Content-addressed records make a local Underlay store practical. The versioning logic (hashing records, constructing manifests, computing diffs, deriving semver) is a library. The server wraps it with HTTP, PostgreSQL, and S3. A local CLI wraps it with the filesystem and SQLite.

underlay init my-collection
underlay schema set schema.json
underlay add records.jsonl              # hashes records into .underlay/objects/
underlay status                         # "47 new records, schema unchanged -> minor bump"
underlay commit -m "initial load"       # creates local version v1.0.0
underlay add more-records.jsonl
underlay commit -m "second batch"       # local version v1.1.0
underlay remote add origin underlay.org/my-org/my-collection
underlay push                           # hash negotiation, sends only new objects

Pull works the same way in reverse: fetch version manifests, request missing record objects, store them locally. This means you can pull all versions from one server and push them to another. You can work privately on local data, inspect version history with desktop tools, and push when ready. An agent can build up versions locally and push the result.

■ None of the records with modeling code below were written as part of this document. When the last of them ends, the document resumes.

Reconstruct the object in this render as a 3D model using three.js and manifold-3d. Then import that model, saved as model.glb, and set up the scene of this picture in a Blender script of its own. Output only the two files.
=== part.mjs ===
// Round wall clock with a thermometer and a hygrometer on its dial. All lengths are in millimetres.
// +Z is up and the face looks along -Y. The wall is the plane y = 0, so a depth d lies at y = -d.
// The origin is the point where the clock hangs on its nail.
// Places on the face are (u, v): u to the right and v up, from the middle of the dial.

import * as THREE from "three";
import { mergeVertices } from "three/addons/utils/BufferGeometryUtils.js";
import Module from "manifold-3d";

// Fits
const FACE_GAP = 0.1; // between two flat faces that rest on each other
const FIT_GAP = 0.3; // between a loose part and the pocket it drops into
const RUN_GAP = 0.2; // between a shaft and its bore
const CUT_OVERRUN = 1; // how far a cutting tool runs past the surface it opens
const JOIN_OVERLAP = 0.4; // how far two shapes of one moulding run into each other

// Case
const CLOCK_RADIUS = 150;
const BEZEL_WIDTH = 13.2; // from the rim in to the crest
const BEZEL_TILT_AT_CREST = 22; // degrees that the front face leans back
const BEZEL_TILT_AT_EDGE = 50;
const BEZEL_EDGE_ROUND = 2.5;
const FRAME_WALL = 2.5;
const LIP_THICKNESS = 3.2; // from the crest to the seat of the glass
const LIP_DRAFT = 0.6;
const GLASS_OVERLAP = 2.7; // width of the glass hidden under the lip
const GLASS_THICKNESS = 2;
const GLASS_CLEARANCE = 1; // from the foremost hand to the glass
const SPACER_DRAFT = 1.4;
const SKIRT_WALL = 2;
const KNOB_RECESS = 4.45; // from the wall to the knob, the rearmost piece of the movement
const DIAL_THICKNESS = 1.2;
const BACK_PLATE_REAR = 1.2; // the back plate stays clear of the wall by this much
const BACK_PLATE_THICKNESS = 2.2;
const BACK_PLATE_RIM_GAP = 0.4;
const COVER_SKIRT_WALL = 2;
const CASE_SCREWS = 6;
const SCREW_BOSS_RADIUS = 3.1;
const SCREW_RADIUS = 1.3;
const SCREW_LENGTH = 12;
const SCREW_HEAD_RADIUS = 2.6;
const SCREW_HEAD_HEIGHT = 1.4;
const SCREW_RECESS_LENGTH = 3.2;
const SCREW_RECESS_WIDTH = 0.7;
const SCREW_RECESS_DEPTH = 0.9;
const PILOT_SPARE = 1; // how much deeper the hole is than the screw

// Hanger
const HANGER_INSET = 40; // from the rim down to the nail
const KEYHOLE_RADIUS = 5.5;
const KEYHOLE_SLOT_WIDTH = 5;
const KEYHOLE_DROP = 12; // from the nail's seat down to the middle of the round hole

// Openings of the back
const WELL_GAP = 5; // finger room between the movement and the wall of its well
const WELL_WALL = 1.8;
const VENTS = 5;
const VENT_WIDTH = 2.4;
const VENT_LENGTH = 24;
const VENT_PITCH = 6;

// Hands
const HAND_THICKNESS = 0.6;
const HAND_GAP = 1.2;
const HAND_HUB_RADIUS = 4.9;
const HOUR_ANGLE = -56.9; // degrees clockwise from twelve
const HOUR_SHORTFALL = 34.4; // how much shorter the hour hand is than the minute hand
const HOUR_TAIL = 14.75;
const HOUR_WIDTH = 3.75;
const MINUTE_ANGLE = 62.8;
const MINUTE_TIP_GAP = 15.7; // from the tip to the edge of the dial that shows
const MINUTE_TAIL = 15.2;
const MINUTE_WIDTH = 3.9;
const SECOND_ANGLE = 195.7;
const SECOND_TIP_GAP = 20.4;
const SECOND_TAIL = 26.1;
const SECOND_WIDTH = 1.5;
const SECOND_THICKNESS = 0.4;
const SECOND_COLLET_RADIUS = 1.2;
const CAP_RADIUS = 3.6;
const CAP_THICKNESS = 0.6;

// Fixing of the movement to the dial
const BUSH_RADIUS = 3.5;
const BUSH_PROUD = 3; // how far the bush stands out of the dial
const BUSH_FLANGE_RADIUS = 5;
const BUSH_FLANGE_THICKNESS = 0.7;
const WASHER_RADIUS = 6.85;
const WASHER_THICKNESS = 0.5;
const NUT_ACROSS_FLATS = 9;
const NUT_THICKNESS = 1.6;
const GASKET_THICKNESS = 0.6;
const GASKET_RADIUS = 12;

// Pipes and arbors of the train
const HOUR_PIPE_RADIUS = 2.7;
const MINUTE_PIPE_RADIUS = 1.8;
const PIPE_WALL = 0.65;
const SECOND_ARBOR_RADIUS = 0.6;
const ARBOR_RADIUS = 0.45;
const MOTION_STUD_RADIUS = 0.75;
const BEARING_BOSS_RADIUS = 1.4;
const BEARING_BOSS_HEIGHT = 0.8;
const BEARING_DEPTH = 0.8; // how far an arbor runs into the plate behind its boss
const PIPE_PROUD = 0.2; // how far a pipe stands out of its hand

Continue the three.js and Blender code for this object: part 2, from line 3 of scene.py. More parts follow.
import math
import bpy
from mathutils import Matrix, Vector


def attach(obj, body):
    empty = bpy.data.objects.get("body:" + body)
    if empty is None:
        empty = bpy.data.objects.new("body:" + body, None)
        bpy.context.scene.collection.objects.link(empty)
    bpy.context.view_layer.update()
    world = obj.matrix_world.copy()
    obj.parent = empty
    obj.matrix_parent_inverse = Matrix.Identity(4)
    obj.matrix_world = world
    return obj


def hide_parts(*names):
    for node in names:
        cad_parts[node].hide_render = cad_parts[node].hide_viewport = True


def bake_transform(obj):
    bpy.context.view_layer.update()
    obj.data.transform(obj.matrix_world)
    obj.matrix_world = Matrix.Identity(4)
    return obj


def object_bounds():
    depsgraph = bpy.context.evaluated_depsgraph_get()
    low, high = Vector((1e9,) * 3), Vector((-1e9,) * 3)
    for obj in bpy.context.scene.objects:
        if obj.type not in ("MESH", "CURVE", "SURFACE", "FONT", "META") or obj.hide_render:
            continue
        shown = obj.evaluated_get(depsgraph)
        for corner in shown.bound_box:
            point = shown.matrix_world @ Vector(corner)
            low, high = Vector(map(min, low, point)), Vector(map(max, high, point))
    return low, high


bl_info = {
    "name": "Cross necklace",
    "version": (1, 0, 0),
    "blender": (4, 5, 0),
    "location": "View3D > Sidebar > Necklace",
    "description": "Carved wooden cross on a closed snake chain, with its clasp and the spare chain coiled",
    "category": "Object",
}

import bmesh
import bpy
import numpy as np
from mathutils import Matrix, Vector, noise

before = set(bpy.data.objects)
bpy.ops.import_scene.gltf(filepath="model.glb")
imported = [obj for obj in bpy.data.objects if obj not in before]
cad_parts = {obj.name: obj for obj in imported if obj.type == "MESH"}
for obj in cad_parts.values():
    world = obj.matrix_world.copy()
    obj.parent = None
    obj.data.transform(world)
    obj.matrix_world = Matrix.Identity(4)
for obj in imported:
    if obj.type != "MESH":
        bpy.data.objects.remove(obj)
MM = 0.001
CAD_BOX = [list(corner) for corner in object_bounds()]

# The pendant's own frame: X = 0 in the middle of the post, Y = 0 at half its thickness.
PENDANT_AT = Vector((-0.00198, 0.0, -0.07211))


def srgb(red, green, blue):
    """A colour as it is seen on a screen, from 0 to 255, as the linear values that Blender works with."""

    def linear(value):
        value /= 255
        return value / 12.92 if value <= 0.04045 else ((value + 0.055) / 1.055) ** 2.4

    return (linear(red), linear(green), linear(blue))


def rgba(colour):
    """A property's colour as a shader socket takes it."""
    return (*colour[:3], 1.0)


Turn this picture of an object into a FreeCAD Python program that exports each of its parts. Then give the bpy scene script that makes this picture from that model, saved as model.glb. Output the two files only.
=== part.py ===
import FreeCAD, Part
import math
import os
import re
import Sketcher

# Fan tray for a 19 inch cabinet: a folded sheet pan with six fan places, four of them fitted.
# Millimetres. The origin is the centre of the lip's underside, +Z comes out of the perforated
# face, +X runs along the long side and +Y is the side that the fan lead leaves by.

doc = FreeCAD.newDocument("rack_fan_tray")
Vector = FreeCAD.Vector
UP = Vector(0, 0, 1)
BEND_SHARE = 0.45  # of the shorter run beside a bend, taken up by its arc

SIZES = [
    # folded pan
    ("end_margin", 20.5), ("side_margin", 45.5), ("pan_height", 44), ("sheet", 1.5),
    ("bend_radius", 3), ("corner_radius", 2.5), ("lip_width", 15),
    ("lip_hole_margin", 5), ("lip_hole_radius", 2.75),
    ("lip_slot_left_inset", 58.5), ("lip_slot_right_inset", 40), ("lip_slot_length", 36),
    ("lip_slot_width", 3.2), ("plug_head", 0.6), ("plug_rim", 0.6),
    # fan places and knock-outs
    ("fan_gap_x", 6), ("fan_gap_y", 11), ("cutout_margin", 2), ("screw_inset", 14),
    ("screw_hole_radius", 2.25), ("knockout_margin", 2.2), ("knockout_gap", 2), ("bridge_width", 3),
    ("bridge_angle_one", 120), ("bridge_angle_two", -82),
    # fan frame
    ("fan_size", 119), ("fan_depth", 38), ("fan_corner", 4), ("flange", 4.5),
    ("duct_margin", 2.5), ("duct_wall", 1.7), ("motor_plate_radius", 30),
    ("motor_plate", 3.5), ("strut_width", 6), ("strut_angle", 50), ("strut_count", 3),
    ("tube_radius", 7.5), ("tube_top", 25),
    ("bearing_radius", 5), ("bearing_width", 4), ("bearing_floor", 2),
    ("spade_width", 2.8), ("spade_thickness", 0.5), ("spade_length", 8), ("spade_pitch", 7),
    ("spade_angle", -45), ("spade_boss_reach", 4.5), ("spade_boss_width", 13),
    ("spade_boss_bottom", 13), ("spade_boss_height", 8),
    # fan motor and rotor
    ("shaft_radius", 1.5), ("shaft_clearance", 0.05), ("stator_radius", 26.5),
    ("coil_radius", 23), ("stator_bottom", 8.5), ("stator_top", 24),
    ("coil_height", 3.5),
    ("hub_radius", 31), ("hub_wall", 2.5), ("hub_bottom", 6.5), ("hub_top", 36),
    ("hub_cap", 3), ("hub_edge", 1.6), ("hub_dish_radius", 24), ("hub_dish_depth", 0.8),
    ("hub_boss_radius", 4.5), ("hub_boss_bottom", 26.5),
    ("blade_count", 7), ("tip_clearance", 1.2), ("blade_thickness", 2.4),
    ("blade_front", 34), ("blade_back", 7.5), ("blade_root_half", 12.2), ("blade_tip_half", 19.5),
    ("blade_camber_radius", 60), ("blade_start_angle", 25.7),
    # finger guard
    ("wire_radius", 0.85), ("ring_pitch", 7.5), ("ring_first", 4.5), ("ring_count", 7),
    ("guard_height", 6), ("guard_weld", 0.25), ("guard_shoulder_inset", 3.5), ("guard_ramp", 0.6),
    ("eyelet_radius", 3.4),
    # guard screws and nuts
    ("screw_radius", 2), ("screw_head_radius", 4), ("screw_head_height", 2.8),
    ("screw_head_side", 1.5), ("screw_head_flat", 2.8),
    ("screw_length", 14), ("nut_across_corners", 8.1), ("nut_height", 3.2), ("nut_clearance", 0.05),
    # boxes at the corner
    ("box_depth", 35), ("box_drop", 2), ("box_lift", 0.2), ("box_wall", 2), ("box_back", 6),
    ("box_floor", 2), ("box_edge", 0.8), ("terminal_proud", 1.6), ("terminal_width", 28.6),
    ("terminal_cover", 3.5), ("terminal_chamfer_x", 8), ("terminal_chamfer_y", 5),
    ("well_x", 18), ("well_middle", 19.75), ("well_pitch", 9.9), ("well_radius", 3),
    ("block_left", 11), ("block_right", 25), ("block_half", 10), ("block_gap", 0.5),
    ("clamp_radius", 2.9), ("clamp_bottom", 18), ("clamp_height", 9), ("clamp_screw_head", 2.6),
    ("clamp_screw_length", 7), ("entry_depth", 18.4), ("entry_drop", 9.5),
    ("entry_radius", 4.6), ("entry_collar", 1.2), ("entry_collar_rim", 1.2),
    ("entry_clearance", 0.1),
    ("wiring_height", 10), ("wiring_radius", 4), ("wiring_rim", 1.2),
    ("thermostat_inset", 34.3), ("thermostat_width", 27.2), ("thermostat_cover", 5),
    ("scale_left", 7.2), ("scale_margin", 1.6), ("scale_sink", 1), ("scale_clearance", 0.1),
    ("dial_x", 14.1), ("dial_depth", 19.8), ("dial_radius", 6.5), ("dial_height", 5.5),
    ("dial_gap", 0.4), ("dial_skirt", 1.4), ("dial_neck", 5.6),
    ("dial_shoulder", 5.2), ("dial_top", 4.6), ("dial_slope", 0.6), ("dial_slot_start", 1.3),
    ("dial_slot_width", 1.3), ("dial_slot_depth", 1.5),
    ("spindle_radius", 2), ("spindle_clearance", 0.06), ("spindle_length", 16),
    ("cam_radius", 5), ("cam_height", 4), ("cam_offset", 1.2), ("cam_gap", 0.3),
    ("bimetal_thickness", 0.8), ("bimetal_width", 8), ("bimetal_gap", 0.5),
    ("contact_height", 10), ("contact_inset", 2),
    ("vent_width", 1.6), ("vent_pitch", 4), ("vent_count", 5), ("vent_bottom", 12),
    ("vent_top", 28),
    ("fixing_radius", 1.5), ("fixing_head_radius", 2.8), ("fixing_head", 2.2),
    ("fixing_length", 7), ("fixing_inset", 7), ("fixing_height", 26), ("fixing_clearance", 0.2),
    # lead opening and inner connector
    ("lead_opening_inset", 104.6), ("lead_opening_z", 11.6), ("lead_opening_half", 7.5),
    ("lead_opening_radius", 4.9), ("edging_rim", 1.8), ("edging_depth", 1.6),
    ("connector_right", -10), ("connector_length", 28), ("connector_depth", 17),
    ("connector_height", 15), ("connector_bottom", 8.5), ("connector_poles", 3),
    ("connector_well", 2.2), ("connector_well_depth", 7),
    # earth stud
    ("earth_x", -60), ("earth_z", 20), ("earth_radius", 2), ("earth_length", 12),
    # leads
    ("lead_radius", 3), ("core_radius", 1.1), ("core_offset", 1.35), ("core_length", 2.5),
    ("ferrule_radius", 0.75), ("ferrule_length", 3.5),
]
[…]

The .underlay/ directory is a real content-addressed store, not a pointer. underlay log, underlay diff v3 v7, and underlay show v5 all work offline. The server is not special. It is just another Underlay store that happens to be reachable over HTTP.

What this does not change

The API surface stays the same. You still push records and a schema. You still pull versions and diffs. The content addressing is behind the wall: it changes how records are stored and transferred, not how they are described or used.

Schemas remain first-class, content-addressed, globally deduplicated. Files remain content-addressed by SHA-256 in object storage. Records join them. The system has one storage pattern for everything: hash the content, store it once, reference it by hash. Versions are manifests, not copies.

The simplicity of the interface is preserved. The efficiency of the implementation is transformed.